A family whose art collection was stolen by the Nazis during World War II says a painting in the National Gallery of Victoria is one of its plundered works.

The gallery has spent almost a year investigating the claim, which, if proven, could result in the work being given back to the family - the first repatriation of Nazi-era stolen art in Australia.

The NGV confirmed the victims, a Jewish family who lived in Europe under Nazi rule, had contacted the gallery about the painting after seeing it on its website.

The gallery wants to keep the family's identity and that of the painting confidential during the investigation.

However, it is believed the work is one of about 20 paintings posted on the gallery's website with potentially suspicious gaps in their ownership.

The Nazis stole one-fifth of the world's Western art, from 1933 to 1945, plundering most of it from Jewish families in Germany and its occupied territories.

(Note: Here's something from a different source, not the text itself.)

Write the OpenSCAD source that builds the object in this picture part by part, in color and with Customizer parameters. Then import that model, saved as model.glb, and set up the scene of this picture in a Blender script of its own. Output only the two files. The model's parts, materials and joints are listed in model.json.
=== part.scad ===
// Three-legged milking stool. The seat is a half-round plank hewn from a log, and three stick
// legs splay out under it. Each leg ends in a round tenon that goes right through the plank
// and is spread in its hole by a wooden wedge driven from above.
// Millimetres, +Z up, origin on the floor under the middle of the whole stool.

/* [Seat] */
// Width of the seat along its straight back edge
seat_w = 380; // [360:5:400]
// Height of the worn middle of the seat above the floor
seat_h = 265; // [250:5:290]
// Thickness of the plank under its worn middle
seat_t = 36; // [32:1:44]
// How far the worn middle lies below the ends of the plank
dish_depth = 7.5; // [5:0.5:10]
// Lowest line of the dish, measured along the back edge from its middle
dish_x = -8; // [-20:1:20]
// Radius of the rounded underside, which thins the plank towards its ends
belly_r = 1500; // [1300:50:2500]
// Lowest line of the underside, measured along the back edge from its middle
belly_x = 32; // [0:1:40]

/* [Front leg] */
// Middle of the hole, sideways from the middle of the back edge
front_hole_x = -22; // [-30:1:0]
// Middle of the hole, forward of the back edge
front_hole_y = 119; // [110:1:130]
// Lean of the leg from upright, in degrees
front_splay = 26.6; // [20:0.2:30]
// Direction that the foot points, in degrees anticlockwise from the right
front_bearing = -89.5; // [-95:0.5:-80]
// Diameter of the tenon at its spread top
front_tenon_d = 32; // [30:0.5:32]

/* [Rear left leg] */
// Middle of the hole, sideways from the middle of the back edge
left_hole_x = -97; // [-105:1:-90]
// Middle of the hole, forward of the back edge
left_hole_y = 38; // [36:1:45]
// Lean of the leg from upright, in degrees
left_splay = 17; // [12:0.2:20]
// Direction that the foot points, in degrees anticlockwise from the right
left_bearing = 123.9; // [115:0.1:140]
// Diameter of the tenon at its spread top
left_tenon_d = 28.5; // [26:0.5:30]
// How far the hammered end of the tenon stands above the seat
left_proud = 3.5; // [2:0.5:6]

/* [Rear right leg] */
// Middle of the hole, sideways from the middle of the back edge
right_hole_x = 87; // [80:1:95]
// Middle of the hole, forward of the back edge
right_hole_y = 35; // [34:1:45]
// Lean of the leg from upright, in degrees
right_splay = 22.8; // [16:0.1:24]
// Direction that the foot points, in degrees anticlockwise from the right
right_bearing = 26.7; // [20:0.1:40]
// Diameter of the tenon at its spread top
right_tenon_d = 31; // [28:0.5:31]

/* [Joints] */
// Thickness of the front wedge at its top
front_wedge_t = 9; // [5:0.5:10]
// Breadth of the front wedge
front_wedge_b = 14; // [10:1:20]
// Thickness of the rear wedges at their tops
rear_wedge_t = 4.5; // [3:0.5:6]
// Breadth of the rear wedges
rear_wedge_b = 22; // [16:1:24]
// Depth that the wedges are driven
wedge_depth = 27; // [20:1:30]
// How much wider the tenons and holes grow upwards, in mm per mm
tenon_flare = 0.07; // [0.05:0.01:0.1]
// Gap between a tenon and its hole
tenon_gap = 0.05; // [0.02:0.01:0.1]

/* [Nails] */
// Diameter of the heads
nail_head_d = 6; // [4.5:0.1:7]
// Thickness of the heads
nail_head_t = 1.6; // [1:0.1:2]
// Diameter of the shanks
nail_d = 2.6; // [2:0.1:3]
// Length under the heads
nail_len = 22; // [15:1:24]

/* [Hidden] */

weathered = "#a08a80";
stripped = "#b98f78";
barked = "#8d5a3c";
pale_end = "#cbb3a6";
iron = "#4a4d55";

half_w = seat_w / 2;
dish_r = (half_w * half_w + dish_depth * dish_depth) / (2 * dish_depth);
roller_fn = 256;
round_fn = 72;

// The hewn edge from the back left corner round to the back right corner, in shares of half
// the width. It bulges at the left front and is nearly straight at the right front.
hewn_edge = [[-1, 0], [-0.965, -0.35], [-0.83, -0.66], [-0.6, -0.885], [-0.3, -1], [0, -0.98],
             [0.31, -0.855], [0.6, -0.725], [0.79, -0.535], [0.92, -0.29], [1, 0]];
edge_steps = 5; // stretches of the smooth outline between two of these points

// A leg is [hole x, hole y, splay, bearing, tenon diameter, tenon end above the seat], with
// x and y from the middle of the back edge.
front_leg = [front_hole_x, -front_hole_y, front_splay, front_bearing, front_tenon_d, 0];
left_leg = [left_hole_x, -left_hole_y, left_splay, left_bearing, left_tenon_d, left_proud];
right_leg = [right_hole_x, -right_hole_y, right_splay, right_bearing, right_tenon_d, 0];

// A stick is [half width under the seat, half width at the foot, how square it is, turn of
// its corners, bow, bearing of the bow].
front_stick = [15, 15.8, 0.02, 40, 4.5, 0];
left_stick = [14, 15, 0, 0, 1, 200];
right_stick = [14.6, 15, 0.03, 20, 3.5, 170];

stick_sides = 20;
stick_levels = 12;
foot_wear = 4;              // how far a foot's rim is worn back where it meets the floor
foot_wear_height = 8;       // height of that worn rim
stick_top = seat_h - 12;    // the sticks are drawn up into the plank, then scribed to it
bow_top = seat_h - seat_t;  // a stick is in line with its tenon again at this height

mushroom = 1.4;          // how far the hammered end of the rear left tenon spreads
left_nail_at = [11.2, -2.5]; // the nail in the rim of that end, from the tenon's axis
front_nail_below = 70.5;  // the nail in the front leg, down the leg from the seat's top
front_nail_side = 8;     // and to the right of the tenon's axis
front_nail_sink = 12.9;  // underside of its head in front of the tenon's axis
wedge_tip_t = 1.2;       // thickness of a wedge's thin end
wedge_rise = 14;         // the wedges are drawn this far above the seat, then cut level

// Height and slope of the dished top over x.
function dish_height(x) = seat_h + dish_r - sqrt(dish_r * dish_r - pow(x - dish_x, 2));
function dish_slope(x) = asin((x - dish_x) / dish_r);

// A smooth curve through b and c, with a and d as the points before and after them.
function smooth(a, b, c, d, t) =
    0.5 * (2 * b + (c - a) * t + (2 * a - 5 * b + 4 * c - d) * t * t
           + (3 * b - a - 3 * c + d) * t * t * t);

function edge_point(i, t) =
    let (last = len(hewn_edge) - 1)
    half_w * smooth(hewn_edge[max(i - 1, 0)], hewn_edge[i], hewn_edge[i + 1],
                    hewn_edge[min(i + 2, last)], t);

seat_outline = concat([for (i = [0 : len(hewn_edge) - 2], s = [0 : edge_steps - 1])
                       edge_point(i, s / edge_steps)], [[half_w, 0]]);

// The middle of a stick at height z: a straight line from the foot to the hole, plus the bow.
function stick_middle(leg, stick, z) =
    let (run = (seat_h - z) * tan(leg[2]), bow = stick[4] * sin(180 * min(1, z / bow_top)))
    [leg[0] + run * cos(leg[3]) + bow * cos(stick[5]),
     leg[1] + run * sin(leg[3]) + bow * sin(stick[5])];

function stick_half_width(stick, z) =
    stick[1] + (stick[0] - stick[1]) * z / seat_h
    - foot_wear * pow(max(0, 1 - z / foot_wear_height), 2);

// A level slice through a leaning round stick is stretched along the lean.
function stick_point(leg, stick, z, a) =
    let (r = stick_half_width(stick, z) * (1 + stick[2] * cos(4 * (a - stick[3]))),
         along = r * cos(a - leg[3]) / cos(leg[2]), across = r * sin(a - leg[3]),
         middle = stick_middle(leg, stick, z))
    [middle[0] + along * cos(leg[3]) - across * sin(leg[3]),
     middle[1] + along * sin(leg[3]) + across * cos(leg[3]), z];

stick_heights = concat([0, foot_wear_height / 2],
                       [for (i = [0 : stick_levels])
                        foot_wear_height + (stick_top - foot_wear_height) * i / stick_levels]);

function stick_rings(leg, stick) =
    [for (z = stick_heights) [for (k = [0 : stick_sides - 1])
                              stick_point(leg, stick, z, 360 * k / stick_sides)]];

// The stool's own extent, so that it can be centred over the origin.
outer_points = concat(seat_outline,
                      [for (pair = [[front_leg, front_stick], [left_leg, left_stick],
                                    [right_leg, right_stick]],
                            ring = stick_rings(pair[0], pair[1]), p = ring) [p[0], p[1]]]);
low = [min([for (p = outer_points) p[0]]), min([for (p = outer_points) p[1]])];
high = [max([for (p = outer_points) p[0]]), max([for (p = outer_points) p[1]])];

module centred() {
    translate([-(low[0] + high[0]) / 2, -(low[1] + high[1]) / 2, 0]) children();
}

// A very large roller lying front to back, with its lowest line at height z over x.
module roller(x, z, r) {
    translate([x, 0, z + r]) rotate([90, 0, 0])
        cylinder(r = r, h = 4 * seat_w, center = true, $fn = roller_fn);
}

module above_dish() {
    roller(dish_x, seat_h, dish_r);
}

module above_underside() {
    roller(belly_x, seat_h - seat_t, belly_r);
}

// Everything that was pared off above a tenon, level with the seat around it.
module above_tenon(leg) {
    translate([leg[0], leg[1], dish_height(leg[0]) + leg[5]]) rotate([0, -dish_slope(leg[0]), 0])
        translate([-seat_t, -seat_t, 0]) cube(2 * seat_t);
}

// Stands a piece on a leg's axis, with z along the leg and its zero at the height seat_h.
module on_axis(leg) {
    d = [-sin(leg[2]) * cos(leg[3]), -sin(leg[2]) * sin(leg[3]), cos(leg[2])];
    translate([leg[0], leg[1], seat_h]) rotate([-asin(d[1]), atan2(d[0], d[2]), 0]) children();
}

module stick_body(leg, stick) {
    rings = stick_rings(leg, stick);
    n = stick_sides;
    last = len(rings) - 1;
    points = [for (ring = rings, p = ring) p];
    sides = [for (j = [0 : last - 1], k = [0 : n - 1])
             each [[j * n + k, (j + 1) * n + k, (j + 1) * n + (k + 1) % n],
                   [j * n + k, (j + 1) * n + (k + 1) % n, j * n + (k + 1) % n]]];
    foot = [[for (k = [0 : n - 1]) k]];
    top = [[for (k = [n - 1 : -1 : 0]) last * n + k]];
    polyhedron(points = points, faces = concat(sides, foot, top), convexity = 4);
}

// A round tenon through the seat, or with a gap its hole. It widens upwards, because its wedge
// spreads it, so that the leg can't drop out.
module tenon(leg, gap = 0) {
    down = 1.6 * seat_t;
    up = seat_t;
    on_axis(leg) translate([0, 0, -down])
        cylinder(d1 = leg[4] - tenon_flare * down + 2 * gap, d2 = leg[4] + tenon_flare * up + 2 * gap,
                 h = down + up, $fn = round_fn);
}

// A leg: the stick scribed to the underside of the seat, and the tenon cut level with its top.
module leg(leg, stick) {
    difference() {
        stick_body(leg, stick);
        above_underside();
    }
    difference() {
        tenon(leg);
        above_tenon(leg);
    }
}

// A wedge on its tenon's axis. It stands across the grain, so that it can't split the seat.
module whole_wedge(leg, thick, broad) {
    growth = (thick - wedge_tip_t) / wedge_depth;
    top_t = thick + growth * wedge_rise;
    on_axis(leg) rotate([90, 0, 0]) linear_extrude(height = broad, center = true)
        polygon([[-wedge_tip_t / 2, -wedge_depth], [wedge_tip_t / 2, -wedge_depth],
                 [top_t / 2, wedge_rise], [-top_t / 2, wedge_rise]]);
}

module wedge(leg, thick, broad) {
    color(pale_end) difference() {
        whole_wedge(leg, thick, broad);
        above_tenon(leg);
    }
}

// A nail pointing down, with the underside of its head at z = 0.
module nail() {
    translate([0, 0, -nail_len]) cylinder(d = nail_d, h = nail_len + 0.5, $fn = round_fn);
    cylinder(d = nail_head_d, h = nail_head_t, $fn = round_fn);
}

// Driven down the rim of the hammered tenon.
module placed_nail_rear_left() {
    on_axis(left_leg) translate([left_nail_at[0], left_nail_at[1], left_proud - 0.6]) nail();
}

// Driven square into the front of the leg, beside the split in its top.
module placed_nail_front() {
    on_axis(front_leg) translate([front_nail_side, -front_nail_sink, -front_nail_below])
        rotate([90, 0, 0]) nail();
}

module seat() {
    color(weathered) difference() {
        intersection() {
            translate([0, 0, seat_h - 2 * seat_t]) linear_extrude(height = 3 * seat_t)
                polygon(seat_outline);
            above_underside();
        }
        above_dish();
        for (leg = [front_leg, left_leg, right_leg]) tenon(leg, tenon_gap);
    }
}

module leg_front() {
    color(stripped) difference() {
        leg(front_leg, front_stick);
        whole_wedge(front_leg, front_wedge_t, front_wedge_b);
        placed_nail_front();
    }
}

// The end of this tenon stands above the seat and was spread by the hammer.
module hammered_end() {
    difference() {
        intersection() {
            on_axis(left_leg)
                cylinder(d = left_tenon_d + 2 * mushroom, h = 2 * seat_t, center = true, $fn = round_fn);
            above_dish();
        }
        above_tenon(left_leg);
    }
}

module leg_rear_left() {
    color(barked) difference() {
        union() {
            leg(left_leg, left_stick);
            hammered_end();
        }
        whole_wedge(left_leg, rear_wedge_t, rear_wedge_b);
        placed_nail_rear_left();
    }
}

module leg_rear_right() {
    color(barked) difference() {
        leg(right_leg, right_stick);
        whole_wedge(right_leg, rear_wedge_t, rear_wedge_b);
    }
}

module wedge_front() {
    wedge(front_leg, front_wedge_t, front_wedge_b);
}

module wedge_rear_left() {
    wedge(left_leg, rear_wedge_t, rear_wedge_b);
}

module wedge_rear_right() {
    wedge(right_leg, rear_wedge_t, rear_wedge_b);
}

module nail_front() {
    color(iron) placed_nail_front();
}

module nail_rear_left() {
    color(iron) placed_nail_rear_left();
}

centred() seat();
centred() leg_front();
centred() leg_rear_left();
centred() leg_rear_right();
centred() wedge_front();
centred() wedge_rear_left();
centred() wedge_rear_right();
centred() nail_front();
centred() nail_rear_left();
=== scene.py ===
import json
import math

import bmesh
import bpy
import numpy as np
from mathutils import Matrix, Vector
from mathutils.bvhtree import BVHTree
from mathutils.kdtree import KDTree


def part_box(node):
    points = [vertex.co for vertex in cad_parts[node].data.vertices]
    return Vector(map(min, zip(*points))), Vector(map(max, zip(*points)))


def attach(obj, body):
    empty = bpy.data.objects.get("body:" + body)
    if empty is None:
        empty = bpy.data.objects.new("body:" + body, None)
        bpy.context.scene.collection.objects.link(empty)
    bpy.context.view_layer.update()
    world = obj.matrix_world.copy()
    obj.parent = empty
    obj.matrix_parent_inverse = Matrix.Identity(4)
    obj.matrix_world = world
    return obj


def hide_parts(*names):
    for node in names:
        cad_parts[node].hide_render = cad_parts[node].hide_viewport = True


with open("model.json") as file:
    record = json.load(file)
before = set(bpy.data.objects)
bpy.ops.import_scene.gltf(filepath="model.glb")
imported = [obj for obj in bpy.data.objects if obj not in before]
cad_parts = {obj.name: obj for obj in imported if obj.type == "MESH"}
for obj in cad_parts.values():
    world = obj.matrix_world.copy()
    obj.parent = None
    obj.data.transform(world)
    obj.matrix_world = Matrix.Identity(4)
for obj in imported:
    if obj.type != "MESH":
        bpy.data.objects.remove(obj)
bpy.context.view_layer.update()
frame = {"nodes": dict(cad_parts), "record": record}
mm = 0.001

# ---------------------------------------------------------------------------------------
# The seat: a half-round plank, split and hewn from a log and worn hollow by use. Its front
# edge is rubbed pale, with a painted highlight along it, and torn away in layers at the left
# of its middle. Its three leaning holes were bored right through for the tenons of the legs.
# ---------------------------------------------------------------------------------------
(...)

The NGV was the first gallery in Australia to research the ownership history of its collection and publish a list of those works with gaps to help potential claimants. The list includes several European paintings that passed through Germany or the occupied states during the last century.

These include Meindert Hobbema's The Old Oak, Nicolas de Largillierre's portrait of a crown prince and Sebastiaen Vrancx's The Crossing of the Red Sea.

News of the claim came just days after the National Gallery of Australia began a new investigation into the history of a multi-million-dollar sculpture.

The inquiry was launched last week after The Australian revealed the 16th-century sculpture had passed through the hands of a dealer regarded as having made a fortune dealing in stolen art with senior Nazis.

A spokeswoman for the NGV said the gallery received the query from a male family member late last year and immediately launched an investigation.

"We provided the inquirer with all our information and we are now requesting information from them to assist us," she said. "We are following up in every way possible and committed to helping out."

Many museums and galleries in Europe and the US have had to hand back works to families after they were found to have been looted.